Per ciò quel Bomilcare stesso, che venuto in Roma con Giugurta, per avervi poi assassinato Massiva, fuggito se n'era abbandonando gli ostaggi; Bomilcare stesso potendo per la sua grande intrinsichezza col Re più comodamente tradirlo; venne con molte promesse assalito da Metello, ed indotto a seco abboccarsi nascostamente.

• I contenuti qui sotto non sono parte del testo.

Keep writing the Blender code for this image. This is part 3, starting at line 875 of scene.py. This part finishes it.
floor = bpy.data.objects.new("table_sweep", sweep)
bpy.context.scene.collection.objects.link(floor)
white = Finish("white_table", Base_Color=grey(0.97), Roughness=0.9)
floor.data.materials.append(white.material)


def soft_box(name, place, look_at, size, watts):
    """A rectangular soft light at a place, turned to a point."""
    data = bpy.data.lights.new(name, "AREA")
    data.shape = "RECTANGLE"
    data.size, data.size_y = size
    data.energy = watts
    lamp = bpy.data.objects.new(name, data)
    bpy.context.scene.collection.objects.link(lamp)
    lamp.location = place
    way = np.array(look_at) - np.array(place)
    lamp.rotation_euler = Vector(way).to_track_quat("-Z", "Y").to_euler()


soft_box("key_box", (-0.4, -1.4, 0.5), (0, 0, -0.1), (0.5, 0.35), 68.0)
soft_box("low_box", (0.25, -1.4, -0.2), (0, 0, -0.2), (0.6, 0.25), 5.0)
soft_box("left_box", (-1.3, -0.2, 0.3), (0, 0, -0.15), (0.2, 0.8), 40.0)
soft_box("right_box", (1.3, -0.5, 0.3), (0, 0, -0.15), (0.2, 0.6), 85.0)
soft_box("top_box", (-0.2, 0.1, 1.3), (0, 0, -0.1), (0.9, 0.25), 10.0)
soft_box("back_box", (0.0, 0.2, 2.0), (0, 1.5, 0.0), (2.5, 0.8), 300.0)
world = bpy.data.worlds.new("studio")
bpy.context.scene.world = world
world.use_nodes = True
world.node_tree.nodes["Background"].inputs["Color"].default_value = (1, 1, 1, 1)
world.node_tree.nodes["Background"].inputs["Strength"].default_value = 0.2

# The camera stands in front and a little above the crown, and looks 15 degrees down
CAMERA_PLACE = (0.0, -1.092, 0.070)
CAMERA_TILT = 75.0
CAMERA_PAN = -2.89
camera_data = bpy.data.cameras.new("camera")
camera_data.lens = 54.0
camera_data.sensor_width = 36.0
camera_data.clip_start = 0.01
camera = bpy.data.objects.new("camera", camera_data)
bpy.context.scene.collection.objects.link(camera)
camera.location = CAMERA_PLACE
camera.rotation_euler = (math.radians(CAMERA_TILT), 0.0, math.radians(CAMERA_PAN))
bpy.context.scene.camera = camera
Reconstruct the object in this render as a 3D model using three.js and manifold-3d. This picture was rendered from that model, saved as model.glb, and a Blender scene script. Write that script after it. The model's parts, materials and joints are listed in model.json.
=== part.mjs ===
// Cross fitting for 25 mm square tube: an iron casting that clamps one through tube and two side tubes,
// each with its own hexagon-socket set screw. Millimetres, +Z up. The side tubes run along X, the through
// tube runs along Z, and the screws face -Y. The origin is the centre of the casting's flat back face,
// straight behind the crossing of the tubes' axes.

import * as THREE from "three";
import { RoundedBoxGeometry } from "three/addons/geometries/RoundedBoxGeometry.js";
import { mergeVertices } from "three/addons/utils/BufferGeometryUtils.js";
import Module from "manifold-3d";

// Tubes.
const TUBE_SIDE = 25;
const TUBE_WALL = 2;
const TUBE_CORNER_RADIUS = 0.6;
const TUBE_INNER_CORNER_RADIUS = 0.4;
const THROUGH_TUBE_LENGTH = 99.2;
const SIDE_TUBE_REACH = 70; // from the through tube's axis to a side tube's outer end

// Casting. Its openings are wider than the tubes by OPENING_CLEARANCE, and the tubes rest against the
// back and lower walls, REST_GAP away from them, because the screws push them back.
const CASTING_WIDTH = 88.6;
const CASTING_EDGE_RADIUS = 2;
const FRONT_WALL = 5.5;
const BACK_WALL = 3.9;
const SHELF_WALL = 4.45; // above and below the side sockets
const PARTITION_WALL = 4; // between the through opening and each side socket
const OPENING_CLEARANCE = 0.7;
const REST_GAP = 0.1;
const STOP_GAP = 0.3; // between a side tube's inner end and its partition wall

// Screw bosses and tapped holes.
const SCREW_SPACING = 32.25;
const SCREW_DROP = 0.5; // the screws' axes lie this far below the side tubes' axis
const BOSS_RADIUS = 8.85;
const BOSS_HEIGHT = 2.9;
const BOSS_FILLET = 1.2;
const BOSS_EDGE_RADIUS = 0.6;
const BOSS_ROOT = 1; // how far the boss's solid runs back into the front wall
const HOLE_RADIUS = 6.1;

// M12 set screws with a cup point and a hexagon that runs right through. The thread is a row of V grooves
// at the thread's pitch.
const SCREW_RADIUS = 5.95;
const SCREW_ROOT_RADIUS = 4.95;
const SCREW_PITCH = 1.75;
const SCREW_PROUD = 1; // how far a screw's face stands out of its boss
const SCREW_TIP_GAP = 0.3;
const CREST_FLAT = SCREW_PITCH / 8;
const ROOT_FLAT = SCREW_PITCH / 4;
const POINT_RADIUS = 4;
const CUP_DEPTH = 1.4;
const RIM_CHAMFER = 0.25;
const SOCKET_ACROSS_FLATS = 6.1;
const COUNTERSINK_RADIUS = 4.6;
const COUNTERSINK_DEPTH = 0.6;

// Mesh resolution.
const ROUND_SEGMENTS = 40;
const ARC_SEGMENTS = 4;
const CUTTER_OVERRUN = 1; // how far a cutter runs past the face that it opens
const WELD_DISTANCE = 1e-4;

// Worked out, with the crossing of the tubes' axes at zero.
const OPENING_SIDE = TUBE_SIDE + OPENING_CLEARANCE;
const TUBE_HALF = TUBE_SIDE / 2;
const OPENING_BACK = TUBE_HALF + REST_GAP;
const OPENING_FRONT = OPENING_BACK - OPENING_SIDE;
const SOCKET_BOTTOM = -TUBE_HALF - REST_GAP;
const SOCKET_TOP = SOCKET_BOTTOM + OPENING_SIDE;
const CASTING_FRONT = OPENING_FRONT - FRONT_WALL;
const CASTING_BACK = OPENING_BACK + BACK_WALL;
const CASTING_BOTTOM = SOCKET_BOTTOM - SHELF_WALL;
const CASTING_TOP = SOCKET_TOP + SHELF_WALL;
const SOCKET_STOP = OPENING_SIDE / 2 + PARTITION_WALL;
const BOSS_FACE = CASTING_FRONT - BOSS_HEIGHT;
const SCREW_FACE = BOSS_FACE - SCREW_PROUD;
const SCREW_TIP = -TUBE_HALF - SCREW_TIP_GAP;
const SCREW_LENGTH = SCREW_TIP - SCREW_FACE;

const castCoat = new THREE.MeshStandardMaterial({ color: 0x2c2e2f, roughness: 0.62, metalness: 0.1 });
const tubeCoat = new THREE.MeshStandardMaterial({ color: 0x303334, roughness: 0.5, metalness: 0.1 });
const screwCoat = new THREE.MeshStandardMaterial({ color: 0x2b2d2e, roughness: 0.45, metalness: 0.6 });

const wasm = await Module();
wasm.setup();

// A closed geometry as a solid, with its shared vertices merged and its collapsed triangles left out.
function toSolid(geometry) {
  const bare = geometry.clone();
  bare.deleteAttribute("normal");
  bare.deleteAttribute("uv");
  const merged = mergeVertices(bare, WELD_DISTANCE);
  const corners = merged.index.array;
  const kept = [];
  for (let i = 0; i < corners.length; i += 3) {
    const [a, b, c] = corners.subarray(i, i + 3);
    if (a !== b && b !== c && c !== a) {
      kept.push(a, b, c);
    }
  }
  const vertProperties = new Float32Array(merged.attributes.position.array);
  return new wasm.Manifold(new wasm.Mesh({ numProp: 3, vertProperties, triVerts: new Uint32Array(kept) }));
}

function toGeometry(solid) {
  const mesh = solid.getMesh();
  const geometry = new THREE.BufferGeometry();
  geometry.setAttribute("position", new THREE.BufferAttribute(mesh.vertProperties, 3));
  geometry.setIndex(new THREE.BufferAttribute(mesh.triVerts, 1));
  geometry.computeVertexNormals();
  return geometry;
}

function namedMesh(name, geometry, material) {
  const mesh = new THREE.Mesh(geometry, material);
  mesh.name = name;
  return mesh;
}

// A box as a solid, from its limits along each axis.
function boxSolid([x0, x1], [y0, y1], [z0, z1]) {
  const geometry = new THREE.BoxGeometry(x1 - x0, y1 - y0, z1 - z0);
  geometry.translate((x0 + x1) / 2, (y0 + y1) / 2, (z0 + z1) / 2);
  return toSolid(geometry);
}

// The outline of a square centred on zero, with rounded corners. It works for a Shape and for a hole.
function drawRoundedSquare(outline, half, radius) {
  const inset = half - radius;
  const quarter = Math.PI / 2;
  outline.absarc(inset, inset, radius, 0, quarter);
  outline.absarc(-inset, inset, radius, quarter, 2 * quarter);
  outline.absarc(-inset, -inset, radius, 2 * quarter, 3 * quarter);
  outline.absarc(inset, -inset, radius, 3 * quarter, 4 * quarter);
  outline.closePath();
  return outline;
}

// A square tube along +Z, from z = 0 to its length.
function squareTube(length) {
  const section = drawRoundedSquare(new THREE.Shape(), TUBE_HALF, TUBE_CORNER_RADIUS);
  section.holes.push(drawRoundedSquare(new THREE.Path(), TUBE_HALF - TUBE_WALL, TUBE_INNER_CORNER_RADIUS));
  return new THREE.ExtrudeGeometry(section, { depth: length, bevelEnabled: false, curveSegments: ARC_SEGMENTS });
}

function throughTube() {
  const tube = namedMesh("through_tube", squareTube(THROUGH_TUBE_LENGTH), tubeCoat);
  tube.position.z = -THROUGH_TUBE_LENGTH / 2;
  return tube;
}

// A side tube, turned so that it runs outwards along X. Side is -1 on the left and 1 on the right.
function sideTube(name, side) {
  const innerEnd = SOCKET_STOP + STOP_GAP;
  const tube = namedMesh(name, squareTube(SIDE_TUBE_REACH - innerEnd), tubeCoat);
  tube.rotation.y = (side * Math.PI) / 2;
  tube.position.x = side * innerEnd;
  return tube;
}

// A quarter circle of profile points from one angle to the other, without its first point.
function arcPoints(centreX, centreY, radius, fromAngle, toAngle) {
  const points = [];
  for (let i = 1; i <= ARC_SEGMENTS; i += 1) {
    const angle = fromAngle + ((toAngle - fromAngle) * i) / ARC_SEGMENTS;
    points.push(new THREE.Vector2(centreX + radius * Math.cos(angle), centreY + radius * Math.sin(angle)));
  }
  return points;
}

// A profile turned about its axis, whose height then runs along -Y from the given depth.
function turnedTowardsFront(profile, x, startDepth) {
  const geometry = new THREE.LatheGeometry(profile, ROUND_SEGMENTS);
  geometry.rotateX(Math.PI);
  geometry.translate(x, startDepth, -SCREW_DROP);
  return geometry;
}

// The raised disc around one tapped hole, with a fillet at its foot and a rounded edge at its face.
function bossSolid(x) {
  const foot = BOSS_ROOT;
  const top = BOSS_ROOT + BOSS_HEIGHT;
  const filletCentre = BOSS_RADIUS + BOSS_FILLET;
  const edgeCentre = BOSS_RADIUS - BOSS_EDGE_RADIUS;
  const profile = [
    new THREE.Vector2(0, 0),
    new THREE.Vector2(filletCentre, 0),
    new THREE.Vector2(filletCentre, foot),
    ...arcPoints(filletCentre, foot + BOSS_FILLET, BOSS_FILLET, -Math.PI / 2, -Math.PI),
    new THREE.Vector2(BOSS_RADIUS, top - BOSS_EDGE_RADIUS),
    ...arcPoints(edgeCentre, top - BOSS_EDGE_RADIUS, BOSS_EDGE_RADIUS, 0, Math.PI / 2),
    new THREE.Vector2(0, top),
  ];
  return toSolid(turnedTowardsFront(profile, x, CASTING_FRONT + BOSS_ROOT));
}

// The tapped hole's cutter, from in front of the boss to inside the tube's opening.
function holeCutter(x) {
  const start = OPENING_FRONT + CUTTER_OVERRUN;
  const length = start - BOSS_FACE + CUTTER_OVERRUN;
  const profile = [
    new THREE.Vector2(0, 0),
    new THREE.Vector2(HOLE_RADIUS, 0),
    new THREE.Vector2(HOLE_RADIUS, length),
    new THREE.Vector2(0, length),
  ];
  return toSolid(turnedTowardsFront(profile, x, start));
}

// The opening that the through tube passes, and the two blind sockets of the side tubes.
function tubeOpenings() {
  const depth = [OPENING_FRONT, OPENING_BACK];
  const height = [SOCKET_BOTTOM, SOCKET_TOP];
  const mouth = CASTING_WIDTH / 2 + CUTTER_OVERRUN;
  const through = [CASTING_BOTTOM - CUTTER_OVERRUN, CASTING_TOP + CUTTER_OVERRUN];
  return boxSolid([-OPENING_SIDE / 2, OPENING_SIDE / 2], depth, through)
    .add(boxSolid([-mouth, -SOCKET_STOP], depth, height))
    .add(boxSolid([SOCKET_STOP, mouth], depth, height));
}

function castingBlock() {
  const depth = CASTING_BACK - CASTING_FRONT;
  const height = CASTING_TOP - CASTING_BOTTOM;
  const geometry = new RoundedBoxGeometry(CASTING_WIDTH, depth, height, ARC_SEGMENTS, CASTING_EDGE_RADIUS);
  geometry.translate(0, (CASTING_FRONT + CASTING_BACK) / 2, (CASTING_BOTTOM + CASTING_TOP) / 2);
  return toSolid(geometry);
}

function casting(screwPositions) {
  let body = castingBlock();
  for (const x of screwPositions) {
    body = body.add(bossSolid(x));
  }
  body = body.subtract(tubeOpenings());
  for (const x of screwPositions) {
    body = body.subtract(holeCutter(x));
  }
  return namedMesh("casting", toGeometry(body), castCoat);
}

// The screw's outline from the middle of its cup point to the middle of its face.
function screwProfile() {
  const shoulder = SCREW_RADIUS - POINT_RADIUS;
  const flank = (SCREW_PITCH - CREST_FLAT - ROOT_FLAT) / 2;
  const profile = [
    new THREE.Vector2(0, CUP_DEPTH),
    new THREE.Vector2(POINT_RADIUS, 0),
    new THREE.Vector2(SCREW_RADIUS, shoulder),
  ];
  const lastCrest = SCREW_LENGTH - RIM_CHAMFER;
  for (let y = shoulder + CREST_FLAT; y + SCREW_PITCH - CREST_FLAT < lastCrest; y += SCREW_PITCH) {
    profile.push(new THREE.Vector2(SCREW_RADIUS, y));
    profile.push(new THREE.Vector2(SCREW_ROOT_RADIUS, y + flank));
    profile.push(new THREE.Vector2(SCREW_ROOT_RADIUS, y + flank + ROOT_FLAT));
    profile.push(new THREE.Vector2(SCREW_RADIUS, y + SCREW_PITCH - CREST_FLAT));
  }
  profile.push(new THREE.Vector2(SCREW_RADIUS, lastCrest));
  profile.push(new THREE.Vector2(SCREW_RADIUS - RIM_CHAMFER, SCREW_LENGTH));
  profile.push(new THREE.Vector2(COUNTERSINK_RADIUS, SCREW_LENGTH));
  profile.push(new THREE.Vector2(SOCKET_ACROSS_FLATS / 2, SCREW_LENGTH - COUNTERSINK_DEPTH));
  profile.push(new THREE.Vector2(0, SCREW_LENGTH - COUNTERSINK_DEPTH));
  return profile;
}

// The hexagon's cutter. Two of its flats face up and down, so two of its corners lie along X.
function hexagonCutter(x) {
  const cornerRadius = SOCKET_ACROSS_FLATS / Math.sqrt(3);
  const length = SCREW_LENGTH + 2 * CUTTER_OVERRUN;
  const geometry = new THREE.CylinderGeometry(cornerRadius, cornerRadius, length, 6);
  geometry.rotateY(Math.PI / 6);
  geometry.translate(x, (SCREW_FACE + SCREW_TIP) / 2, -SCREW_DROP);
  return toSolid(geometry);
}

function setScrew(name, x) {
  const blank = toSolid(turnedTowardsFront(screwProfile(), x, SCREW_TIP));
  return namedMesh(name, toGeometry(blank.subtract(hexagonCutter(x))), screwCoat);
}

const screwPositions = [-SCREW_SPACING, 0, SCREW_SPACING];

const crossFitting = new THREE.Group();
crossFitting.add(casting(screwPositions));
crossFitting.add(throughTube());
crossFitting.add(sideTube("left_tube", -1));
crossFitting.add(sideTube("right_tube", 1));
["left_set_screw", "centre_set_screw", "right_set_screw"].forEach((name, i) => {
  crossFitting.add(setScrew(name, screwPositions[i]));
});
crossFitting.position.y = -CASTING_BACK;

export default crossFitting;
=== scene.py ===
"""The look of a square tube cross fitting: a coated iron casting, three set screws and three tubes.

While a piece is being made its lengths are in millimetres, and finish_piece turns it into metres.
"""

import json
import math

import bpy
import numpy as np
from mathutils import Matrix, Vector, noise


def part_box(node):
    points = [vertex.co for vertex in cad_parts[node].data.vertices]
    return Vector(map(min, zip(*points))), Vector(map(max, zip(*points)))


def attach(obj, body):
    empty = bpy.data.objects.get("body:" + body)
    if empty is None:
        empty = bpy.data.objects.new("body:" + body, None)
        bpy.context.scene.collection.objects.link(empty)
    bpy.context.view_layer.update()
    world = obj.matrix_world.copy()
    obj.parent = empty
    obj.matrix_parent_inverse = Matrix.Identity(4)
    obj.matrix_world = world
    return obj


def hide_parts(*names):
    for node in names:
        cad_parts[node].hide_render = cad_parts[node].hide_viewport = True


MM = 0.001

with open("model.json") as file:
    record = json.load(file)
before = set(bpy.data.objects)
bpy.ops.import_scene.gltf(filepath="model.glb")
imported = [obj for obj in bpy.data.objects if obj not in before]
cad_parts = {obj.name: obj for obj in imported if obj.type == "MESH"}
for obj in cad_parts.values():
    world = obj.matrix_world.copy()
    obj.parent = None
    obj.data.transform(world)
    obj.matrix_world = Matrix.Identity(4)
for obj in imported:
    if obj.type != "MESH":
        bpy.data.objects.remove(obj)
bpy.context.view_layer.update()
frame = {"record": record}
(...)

Metello gli impegnò parola; "che s'egli nelle mani gli dava o vivo o morto Giugurta, sarebbe a lui in contraccambio accordata dal Senato la intera impunità, e d'ogni sua cosa reintegrato." Acconsentivvi Bomilcare, e traditor per natura, e insospettito altresì, che venendosi a pattuire la pace, egli sarebbe consegnato ai Romani, per subire l'incorso supplizio.
LXII.
Appresentatasi dunque l'accasione di parlar con Giugurta, allora dubbioso ed afflitto dalle avversità, Bomilcare lagrimando lo esorta e scongiura: "A pensare a se stesso una volta, a' suoi figli, ed ai suoi fedeli Numidi. Gli rammemora le continue ricevute sconfitte, le devastate campagne, i tanti uomini presi od uccisi, le ricchezze tutte del regno esaurite. Essersi omai posta a prova abbastanza la fortuna, e il valor de' soldati: badasse, che mentr'egli indugiava, non provvedessero i Numidi a se stessi." Con tali o simili detti induce egli il Re ad arrendersi. Giugurta per suoi ambasciatori notifica al Console, che alla di lui fede ed arbitrio egli è pronto a commettere senza patto veruno se stesso e il suo regno. Metello chiama tosto a consiglio tutte le persone senatorie ed altre reputate capaci.